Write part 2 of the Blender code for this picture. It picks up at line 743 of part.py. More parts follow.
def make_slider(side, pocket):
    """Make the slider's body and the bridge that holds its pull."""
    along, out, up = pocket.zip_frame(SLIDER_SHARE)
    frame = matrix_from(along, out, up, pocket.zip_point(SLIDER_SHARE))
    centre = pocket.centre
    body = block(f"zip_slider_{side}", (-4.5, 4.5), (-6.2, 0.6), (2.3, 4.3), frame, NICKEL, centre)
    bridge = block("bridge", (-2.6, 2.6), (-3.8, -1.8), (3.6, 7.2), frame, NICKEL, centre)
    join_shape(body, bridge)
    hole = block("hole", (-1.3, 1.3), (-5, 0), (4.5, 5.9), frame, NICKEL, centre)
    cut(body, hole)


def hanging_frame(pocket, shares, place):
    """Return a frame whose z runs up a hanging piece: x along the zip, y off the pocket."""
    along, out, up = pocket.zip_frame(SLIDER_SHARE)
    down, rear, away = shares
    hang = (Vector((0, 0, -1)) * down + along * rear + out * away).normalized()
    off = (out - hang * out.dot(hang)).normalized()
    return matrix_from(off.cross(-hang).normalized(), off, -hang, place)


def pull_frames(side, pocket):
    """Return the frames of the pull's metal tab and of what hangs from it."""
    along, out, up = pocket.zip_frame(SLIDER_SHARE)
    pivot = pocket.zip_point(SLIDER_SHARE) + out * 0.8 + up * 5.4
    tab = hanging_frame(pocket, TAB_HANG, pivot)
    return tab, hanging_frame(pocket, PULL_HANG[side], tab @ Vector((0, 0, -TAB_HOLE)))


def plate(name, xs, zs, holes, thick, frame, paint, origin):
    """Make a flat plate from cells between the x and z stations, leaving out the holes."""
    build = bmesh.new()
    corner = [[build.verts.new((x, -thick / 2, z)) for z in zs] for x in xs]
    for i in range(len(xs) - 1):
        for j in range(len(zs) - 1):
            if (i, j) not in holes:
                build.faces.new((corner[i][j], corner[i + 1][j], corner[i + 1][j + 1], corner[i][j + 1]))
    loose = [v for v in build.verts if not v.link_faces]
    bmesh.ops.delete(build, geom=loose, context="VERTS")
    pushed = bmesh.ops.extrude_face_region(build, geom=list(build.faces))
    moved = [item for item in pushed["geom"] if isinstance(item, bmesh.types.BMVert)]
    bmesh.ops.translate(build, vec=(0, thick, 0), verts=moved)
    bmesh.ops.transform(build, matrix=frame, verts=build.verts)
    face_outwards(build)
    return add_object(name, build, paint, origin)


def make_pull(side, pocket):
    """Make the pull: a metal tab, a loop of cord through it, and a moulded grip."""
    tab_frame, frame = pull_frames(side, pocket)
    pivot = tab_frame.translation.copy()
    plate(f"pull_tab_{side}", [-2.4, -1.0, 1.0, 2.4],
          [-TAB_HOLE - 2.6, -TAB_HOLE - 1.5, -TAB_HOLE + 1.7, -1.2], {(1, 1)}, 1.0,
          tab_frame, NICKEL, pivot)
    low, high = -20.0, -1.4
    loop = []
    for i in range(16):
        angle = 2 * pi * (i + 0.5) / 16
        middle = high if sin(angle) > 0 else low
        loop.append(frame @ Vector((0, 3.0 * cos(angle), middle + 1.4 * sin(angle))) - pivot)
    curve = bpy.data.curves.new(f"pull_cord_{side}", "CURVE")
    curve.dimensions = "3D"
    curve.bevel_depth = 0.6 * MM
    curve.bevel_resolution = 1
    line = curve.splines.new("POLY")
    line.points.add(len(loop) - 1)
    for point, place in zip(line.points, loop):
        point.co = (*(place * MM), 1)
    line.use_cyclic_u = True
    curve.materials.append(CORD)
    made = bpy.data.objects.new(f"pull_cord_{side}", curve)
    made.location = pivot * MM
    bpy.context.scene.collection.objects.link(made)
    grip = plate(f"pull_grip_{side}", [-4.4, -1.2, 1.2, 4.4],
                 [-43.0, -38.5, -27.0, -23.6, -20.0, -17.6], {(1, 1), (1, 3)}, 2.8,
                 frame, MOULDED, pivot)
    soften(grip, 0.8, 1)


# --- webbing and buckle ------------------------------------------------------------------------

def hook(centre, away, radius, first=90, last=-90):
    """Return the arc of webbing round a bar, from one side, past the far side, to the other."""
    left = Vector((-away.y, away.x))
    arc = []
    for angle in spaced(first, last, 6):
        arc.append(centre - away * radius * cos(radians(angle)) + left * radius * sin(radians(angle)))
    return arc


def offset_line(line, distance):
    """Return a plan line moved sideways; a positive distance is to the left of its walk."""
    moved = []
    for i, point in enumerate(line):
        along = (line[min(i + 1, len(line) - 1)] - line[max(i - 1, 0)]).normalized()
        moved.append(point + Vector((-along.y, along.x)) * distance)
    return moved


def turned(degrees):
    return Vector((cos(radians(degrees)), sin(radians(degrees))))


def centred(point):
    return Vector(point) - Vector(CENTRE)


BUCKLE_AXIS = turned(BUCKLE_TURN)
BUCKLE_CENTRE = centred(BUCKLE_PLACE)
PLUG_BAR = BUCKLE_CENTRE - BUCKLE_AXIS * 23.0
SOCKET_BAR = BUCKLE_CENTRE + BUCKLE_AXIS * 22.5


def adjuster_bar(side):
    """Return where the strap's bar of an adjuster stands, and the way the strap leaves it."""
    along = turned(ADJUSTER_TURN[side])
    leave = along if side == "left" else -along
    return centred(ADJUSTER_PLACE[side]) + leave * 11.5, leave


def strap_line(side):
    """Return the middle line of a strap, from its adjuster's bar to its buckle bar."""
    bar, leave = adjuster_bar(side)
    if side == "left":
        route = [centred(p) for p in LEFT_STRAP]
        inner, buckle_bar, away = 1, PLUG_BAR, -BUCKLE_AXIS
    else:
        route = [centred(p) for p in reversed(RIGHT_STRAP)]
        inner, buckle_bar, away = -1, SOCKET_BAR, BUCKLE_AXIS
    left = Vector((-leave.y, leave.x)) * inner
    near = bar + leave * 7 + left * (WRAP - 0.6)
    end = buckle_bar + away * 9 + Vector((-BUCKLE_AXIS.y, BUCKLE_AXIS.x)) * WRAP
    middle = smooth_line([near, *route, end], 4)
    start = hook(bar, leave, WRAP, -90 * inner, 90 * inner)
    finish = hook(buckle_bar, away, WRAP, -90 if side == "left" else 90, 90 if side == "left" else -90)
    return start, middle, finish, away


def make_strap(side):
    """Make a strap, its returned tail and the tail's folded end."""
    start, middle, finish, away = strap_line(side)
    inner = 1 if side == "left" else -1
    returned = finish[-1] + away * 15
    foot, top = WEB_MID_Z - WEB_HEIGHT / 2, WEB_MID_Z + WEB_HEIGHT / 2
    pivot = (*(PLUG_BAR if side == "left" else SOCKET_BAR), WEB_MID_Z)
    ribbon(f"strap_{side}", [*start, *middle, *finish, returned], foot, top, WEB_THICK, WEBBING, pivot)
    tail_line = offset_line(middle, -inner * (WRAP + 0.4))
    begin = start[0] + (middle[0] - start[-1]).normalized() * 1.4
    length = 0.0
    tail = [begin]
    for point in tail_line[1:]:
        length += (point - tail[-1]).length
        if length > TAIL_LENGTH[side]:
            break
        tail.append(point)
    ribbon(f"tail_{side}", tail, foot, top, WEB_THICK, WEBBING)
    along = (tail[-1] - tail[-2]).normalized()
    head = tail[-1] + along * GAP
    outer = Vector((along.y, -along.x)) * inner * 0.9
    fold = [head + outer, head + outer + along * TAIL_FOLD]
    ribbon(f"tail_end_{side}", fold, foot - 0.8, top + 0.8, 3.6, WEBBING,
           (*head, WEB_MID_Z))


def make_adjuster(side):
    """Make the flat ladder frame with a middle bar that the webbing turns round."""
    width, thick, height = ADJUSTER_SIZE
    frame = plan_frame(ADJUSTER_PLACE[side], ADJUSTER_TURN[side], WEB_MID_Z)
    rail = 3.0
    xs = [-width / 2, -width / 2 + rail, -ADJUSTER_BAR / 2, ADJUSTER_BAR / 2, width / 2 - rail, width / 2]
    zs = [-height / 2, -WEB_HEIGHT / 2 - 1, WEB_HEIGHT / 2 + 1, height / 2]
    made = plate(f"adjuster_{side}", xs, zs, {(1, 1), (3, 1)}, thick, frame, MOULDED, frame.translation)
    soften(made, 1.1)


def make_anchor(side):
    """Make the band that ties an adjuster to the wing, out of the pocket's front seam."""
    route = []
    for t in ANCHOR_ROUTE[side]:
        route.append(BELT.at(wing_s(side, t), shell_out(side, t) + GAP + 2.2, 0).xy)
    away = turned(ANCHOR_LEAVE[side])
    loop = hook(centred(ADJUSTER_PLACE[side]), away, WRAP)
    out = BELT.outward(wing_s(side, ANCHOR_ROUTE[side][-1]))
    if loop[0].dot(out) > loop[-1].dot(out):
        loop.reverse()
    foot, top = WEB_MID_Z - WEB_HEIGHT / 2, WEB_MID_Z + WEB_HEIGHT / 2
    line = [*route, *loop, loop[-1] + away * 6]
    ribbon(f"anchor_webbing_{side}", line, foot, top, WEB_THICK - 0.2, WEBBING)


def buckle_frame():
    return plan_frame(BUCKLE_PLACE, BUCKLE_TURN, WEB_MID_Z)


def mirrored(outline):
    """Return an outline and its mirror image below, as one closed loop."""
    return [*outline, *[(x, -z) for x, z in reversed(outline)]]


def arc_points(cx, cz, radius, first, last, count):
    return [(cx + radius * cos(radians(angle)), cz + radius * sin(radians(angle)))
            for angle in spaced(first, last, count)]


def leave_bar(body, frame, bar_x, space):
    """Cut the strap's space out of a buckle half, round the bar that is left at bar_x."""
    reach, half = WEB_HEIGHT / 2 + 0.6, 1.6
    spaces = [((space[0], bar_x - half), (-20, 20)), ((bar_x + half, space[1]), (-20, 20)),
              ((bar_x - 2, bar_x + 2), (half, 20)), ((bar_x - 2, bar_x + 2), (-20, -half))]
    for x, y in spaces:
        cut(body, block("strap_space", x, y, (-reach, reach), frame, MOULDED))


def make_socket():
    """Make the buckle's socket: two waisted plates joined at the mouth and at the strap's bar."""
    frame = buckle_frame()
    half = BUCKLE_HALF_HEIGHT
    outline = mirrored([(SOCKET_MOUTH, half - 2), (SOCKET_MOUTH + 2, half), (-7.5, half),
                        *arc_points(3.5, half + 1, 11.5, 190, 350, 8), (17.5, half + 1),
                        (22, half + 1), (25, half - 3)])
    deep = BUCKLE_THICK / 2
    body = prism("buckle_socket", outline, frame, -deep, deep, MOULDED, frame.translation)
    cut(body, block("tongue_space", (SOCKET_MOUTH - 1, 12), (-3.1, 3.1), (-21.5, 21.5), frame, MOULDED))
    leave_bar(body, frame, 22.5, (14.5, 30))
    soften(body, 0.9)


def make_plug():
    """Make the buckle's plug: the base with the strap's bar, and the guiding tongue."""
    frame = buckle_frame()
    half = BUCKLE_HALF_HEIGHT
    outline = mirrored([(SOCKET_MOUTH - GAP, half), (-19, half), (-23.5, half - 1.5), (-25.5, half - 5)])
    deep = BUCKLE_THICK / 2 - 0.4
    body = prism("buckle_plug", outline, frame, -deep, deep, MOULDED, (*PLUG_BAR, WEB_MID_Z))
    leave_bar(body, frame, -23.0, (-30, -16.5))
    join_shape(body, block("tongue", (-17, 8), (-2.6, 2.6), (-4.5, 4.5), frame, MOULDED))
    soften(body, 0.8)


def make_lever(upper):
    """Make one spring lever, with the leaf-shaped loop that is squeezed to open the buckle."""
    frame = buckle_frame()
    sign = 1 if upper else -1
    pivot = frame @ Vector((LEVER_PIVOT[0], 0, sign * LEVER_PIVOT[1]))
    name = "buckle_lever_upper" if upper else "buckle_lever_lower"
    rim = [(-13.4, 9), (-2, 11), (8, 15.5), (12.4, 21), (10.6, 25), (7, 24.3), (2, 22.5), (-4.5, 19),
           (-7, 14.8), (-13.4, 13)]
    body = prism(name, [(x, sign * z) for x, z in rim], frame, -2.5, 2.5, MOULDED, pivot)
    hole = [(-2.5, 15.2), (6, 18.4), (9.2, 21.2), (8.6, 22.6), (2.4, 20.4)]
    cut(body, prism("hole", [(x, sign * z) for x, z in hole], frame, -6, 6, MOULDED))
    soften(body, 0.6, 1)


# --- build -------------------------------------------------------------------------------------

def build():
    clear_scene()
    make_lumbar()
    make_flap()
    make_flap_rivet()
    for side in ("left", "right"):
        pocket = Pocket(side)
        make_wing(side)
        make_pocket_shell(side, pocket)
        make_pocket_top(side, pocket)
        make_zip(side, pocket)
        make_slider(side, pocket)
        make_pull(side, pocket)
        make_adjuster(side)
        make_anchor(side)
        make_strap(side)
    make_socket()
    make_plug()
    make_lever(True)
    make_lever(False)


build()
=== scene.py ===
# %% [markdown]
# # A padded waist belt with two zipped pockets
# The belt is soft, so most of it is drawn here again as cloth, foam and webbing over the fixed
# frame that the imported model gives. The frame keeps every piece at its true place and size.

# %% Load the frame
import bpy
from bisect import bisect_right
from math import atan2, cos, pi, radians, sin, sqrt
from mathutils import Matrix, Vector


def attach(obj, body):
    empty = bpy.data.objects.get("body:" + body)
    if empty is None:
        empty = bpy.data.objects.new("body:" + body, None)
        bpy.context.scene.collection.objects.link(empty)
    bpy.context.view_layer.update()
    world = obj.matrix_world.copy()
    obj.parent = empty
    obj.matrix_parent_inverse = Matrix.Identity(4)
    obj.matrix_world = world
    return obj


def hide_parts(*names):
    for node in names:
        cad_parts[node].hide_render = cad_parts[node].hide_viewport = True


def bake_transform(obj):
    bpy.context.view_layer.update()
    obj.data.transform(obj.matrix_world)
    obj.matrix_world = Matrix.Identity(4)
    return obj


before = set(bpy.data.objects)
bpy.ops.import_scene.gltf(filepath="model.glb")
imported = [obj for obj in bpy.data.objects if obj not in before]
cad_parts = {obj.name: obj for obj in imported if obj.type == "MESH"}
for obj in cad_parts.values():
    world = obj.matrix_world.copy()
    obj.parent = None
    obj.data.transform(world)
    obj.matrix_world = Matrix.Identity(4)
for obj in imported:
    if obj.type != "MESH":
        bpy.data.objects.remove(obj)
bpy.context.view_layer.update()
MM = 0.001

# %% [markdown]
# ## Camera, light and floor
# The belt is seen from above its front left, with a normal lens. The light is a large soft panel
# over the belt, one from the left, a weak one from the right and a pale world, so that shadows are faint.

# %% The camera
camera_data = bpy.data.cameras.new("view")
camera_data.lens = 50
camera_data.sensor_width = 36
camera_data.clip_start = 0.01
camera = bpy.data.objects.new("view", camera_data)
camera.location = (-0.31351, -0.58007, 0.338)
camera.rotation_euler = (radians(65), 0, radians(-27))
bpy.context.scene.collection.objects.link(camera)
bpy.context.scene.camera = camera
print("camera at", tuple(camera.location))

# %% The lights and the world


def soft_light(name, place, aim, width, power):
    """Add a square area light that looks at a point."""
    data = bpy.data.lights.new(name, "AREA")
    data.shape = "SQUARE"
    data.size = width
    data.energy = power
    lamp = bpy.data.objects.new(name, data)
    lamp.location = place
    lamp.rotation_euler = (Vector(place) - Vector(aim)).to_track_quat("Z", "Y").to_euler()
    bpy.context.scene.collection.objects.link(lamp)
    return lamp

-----

Both the line with "# frame that" and the line with "obj.parent = empty" belong in the answer; write them out exactly, with every line between.

### The solution:
# frame that the imported model gives. The frame keeps every piece at its true place and size.

# %% Load the frame
import bpy
from bisect import bisect_right
from math import atan2, cos, pi, radians, sin, sqrt
from mathutils import Matrix, Vector


def attach(obj, body):
    empty = bpy.data.objects.get("body:" + body)
    if empty is None:
        empty = bpy.data.objects.new("body:" + body, None)
        bpy.context.scene.collection.objects.link(empty)
    bpy.context.view_layer.update()
    world = obj.matrix_world.copy()
    obj.parent = empty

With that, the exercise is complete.